Some countries in Africa and the Arab region argue that Internet companies should hand over a larger portion of their revenue to the communications networks that carry their traffic to other countries, to allow the networks to invest in broadband upgrades. They see the conference as an opportunity to bring Internet regulation under greater control of governments.

Meanwhile, Internet-freedom advocates want the Internet excluded from the treaty altogether.

The fear in certain developing countries and among Internet freedom advocates is that some of the proposals on the table could affect organisations that provide important data and content to developing countries, including eHealth and educational content.

One controversial proposal — made by the European Telecommunications Network Operators' Association (ETNO) — calls for fees to be levied on Internet companies. This would be similar to the situation with traditional wire-based telephony, in which the company placing the call pays a fee to the company receiving it.

Although designed to make Internet behemoths such as Google, which send large amounts of traffic over the Internet, pay part of their advertising proceeds to the carrying networks, the proposal could affect all kinds of content providers, not just a few giants.
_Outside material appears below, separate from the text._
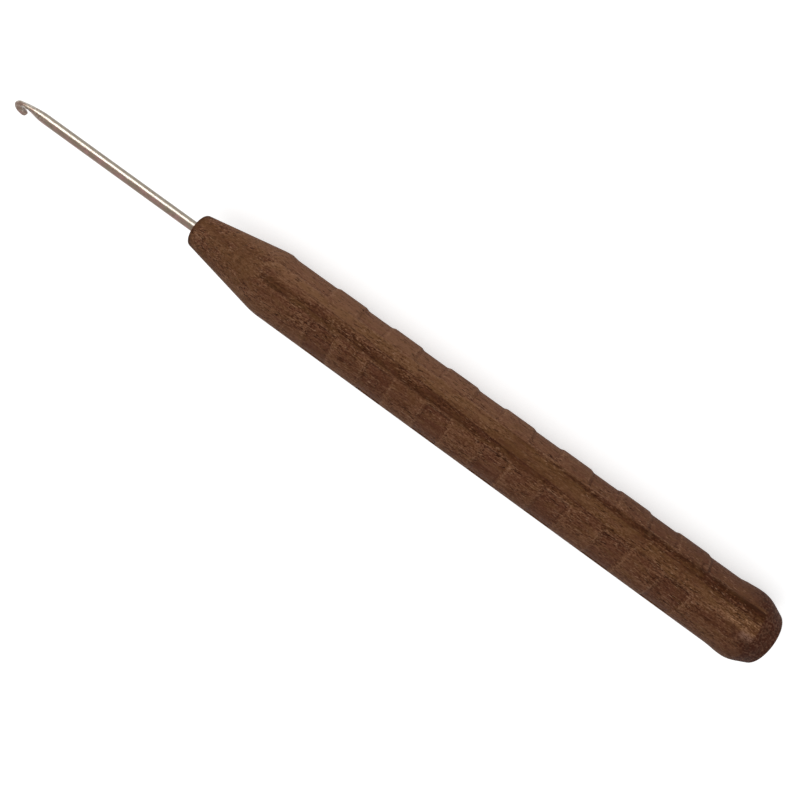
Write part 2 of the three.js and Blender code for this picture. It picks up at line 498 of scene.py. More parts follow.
def curve(control: Sequence[OutlinePoint], steps: int) -> list[OutlinePoint]:
    """Follow a smooth curve that is drawn by its control points.

    Args:
        control: The start, the points that the curve is pulled towards, and the end.
        steps: How many straight pieces the curve gets.

    Returns:
        The corners of the curve, with both ends.
    """
    corners = []
    for step in range(steps + 1):
        share = step / steps
        points = [Vector(point) for point in control]
        while len(points) > 1:
            points = [before.lerp(after, share) for before, after in pairwise(points)]
        corners.append((points[0].x, points[0].y))
    return corners


# Finishes


@dataclass(frozen=True)
class Grain:
    """The grain's patterns, each laid over the wood once and read by several looks."""

    clouds: Value
    streaks: Value
    fibres: Value
    specks: Value


@dataclass(frozen=True)
class Shade:
    """A lighter or darker part of the near flat: how much the tone changes, and where."""

    change: float
    along: Fade | Hump
    across: Fade | Hump


@dataclass(frozen=True)
class WalnutFinish:
    """Dark walnut, planed, carved and sanded, with a thin coat of oil.

    A tone runs from 0 for the darkest wood to 1 for the palest. Fades and humps run over stations and
    over distances across the handle in millimetres, over patterns, or over what the mesh notes.
    """

    dark_wood: Colour = (0.036, 0.0098, 0.0024, 1.0)
    middle_wood: Colour = (0.091, 0.0325, 0.0126, 1.0)
    pale_wood: Colour = (0.200, 0.0950, 0.0490, 1.0)
    olive_wood: Colour = (0.118, 0.0540, 0.0185, 1.0)
    red_wood: Colour = (0.094, 0.0310, 0.0180, 1.0)
    grey_wood: Colour = (0.168, 0.0820, 0.0500, 1.0)
    pore: Colour = (0.026, 0.0072, 0.0026, 1.0)
    fleck: Colour = (0.265, 0.142, 0.083, 1.0)
    stained_wood: Colour = (0.044, 0.0108, 0.0046, 1.0)
    tan_wood: Colour = (0.345, 0.180, 0.098, 1.0)
    pink_wood: Colour = (0.270, 0.150, 0.104, 1.0)

    # Patterns
    wander: Pattern = Pattern(0.045, 0.11, 1.0)
    clouds: Pattern = Pattern(0.04, 0.35, 2.0, seed=1.0, contrast=0.5)
    streaks: Pattern = Pattern(0.10, 1.3, 3.0, 0.6, seed=2.0, contrast=0.8)
    fibres: Pattern = Pattern(0.50, 3.8, 2.0, 0.6, seed=3.0, contrast=1.3)
    specks: Pattern = Pattern(2.3, 5.2, 2.0, 0.7, seed=4.0, contrast=2.3)
    pores: Pattern = Pattern(0.75, 5.2, 1.0, seed=5.0)
    flecks: Pattern = Pattern(1.10, 4.8, 1.0, seed=6.0)
    patches: Pattern = Pattern(0.16, 0.35, 1.0, seed=7.0)
    blush: Pattern = Pattern(0.35, 1.0, 2.0, seed=12.0)
    nose_flecks: Pattern = Pattern(1.3, 2.4, 2.0, 0.6, seed=8.0)
    nose_pores: Pattern = Pattern(1.0, 2.6, 2.0, 0.6, seed=9.0)
    nose_patches: Pattern = Pattern(0.26, 0.36, 1.0, seed=13.0)
    mottle: Pattern = Pattern(0.9, 0.9, 3.0, 0.65, seed=10.0)
    rubbed_spots: Pattern = Pattern(2.6, 2.6, 2.0, 0.6, seed=11.0)

    # Grain and yearly rings
    grain_drift: float = 1.6
    grain_dive: float = 0.9
    wander_width: float = 2.0
    ring_width: float = 4.7
    ring_slope: float = 0.036
    ring_station: float = 40.3
    ring_offset: float = -0.22
    ring_sway: float = 0.9
    ring_fray: float = 0.5
    band_start: Fade = Fade(0.01, 0.07)
    band_end: Fade = Fade(0.68, 0.56)
    first_line: Fade = Fade(0.05, 0.0)
    inner_line: Hump = Hump(0.62, 0.035, 0.8)
    last_line: Fade = Fade(0.965, 1.0)
    rings_end: Fade = Fade(109.0, 95.0)
    rings_off_flats: float = 0.25
    pin_knots: tuple[Place, ...] = ((27.0, -6.05, 1.62), (16.2, -6.38, 0.48))
    knot_ring: Hump = Hump(0.75, 0.28, 0.5)
    knot_eye: Fade = Fade(0.5, 0.2, 0.0, 0.12)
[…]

Both private and state-owned entities operate Internet networks. Many networks simply exchange traffic with one another without payment and detailed accounting.

The wider fear is that such measures could exacerbate the digital divide between rich and poor nations.
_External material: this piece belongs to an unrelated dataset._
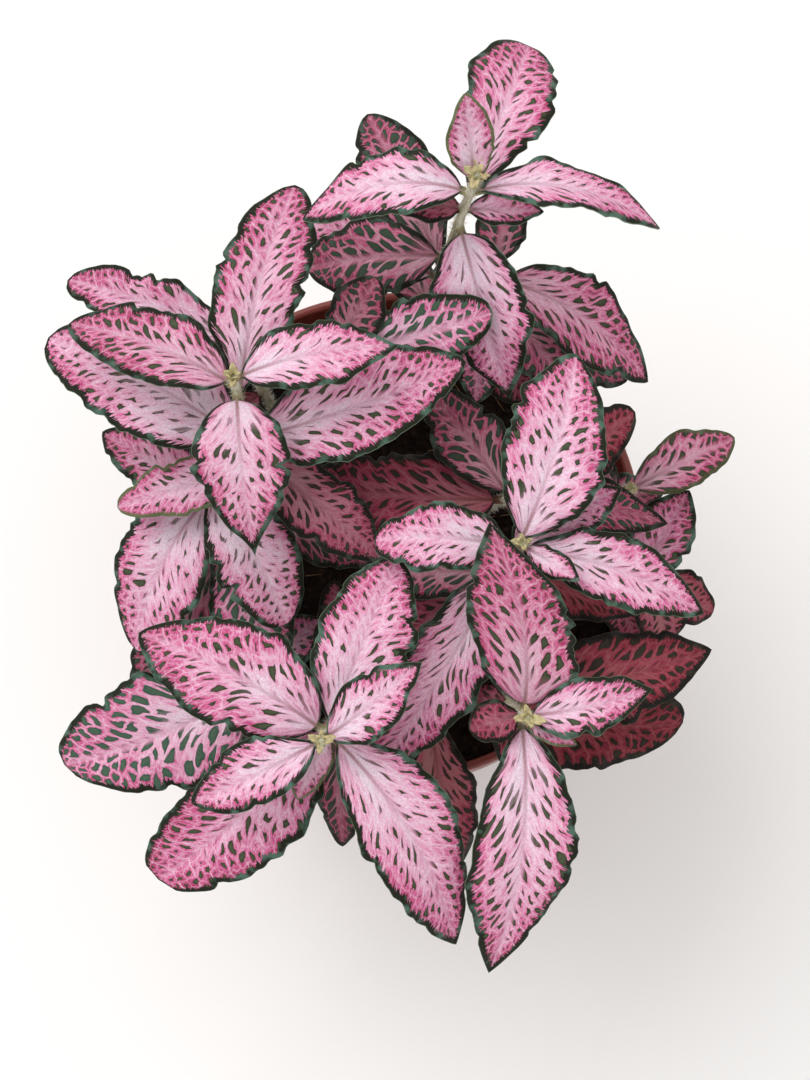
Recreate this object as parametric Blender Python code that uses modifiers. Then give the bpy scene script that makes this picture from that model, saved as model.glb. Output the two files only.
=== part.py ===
# Potted nerve plant: a nursery pot, its peat and fourteen leafy stems.
# Metres, +Z up. The pot stands on z = 0 with its axis on the world's Z axis.
from collections import namedtuple
from math import cos, log, pi, radians, sin

import bmesh
import bpy
from mathutils import Matrix, Vector

MM = 0.001

# Pot
POT_HEIGHT = 105 * MM
RIM_RADIUS = 60 * MM
LIP_WIDTH = 2.2 * MM
WALL = 1.4 * MM
BASE_RADIUS = 42 * MM
BASE_EDGE = 1 * MM
FLOOR = 2 * MM
COLLAR_DEPTH = 25 * MM
COLLAR_TAPER = 1.6 * MM
COLLAR_STEP = 1.2 * MM
POT_SIDES = 40
DRAIN_HOLES = 5
DRAIN_RADIUS = 4 * MM
DRAIN_RING = 29 * MM

# Peat
SOIL_TOP = 93 * MM
SOIL_MOUND = 2 * MM
GAP = 0.3 * MM
HOLE_SIDES = 12
HOLE_DEPTH = 13 * MM

# Stems
STEM_RADIUS = 1.5 * MM
STEM_SPANS = 7
STEM_TAPER = 0.45
STEM_LEAN = 1.6

# Blades: all shares are of the blade's half width or of its length
BLADE_THICKNESS = 0.6 * MM
PETIOLE = 0.06
PETIOLE_HALF = 0.9 * MM
FOLD = 0.22
CURL = 0.16
FULLNESS = 0.7
WAVE = 0.8 * MM
WAVES = 2.6
SMALL_LEAF = 31
NARROW_LEAF = 14

LEAF_FIELDS = "height azimuth length width rise droop roll sway belly tip"
Leaf = namedtuple("Leaf", LEAF_FIELDS, defaults=(0, 0, 0.45, 0))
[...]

"We are not talking about a paywall, we are talking about an insurmountable barrier for these [poorer] countries," says Rohan Samarajiva, a former director-general of telecommunications for the Sri Lanka government, who is now CEO of LIRNEasia, a regional think-tank on information and communications technology (ICT) policy.

Samarajiva tells SciDev.Net that including the Internet in this treaty could reverse "20 years of liberalised policies that have delivered affordable connectivity to developing countries".

He adds: "It has the potential to cut off much of the developing world from the Internet applications they have come to depend on".

Terry Kramer, head of the US delegation to WCIT, said before the conference that the United States opposes proposals that could make "content generation more costly and uneconomical [and] will likely lead many small businesses and non-profits to restrict or charge for downloads — even leading to 'blackouts' in less-developed countries due to high termination charges".

Although opposed by many Asian countries and not backed by European governments themselves, the ETNO proposal is backed by some African and Arab countries, who see it as a way to fund Internet infrastructure investment, particularly to upgrade to high-speed broadband.

African countries such as Cameroon strongly support the idea, but countries such as Botswana and Tanzania have already expressed reservations, according to diplomats.

Non-profit campaign body the Center for Democracy & Technology (CDT) says: "This [existing] system has successfully supported the globally interconnected Internet".

"Some countries see that it would be advantageous for them because it would allow them to generate revenues. But there are a whole range of countries for whom it is a non-starter," says CDT Internet policy expert Matthew Shears, who is currently in Dubai.

CDT has carried out detailed analysis of the proposal, he says, and "we are not convinced that interconnection fees would be used for funding infrastructure development".

"The real dilemma is that no one really knows the impact," of such proposals, which could "change the dynamic of Internet exchange," he tells SciDev.Net. "It is really crunch time and it is absolutely imperative that the Internet is kept out of this treaty."

Contentious proposals put forward by some Arab states and Russia could also mean that countries would directly regulate Internet companies.